What is the Fear and the Presence and the Epiphany?

One of the things about coming into accepting myself as trans, is fear. Fear of the future. A future in which the moment I’ll have to come out will be emotionally draining with lots of bewildered tears and denial and disbelief and hugs and (perhaps even) loathing and the ground shifting beneath the feet of my family and friends, co-workers and church.

While I’ve been on this journey for years and I’ve experienced reaching this point as a long hike in the woods, the moment I come out, for the people I’m coming out to, they’ll experience it as a bullet train ride with no seatbelt or windshield. When I eventually come out, I’ll be asking them to make the journey that I’ve been on for years, in a matter of moments. (Of course, for my loved ones, it won’t be, it cannot be this way; they, too, will need time to arrive. They, too, will need to put on their boots and go on the hike, until they can meet me where I am.)

This fear of the future is also about:

How will I find a new faith community that is inclusive, that will welcome me as a pastor?

Will I be able to keep working in the same company and profession I am in now?
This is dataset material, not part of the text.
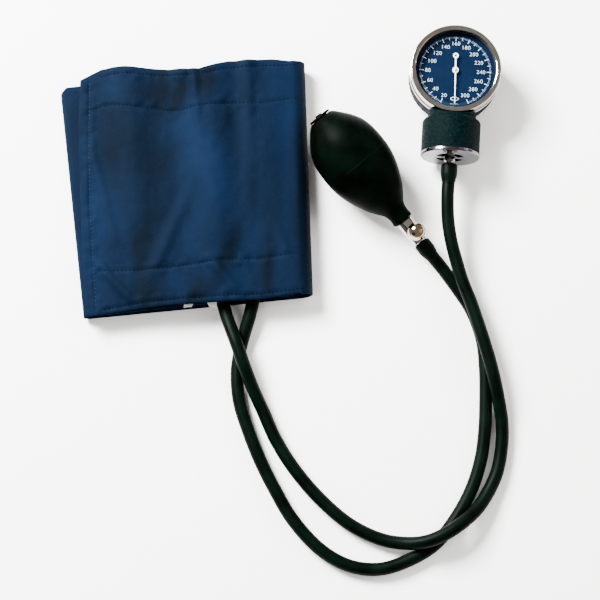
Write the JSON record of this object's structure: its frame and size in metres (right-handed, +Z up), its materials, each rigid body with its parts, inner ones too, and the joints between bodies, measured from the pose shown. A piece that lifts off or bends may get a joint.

Will they be willing to evolve with me? If they cannot, how will I find a new job?

Will I lose all my friends? Will I be severed from my family?

* * *

I’m  reading Rob Bell’s new book, What Is the Bible? And in reading, I’ve experienced a moment of epiphany that felt like… an encounter of a kind I have never had before.

“God is retelling … everything,” Bell writes. He reminds us that the horrible camping trip is horrifying. But when you tell that story, the terrible moments become the funny bits that you end up embellishing more and more the more you tell it. A terrible camping experience becomes something else entirely in the retelling of it. So with human history, so with God. So with my own life. Amen.

This gave me courage to face my looming future. Because it meant I can include all my story and carry it into the unknown future.

Yes,  I wish there were alternate realities that were accessible to us through some crazy quantum physics, and that I could hop over to this other reality where I was born with a female body and assigned female at birth as I should be.

But the reality of reality is that there is but one reality accessible and in this one reality—I am trans. And when God retells my story, all the pain I’ve gone through, all the pain I am currently in, and all the pain that I will face in the future because I am trans, will become a part of something beautiful that need not be excised from my story.

And as this epiphany set my mind aflame with a new hope (shout out to Star Wars!) I saw in my imagination Jesus, his nail-pierced hands on my head, praying for me. Whispering, “It’s going to be okay. It’s going to be okay.”

But I cannot feel your presence with me now. Why do you only show up in my mind’s eye?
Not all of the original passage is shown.